The bald appeal to Scripture is only as good as the interpretation of Scripture, and as we all know, folks (even good “Bible-based” Protestants) differ about that. It is either the pope in Rome or 600 million Protestant popes + the one in Rome. This state of affairs flows from the system itself: from its internal principles. It is unbridled individualistic subjectivism and lack of solid thinking.
Why should Luther and Calvin’s authority be respected above the claimed authority of others? Because they were good writers and speakers? Because they were so good at insulting Catholics and the Catholic Church and could rile up the crowds and create resentment and hostility? Because anything (no matter how absurd or self-contradictory or anti-traditional, or impious) was better than Catholicism? Because they constantly appealed to “plain” Scripture?

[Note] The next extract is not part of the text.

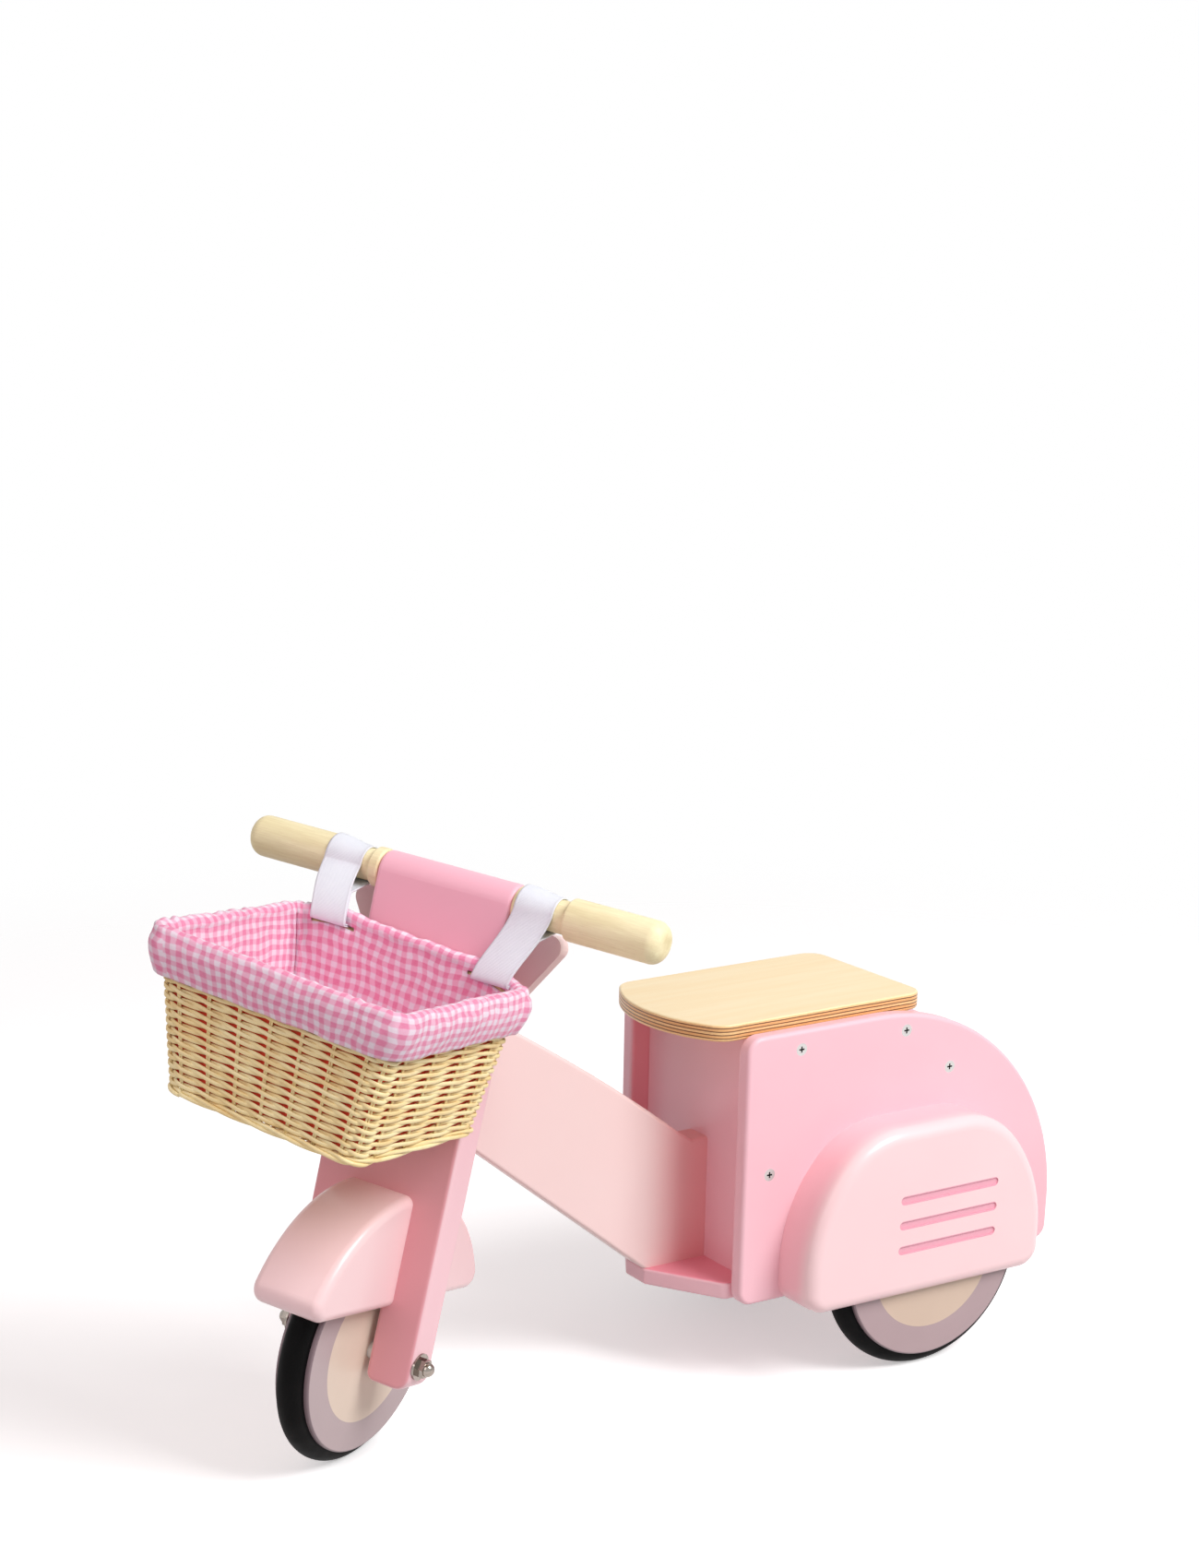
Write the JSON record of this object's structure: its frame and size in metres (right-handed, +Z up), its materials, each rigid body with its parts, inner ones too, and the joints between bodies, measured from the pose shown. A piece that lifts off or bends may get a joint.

Is it because they were good at excoriating true Catholic corruptions in practice, and the hypocrisy of individual lackluster Catholics (a thing that Erasmus did just as well) and were experts at throwing the baby out with the bathwater? Because now they’ve been known for 500 years (in fact, Calvin’s 500th birthday is this year) and have earned “authority” by being old and familiar?
None of that is biblical or in accord with how the Church fathers viewed things. For the apostles and fathers it was apostolic succession and historic continuity and infallible Church decrees determined in ecumenical councils, confirmed by popes. That was (and is, in Catholicism) how authority and true apostolic doctrine was conferred and passed on, not because someone had a big mouth or an elegant, prolific pen, and was good at insults and propaganda, and whipping a crowd and a populace into a frenzy, and so gained a following.
The present-day legatees of these same self-appointed supposed saviors of Christianity and the gospel never seem willing to sufficiently think through the implications of their own stated position, and so (almost despite themselves and the many truly good and Christian elements in their systems) end up with a mess of unworkable contradictory propositions, leading to many hundreds of denominations that contradict each other all over the place.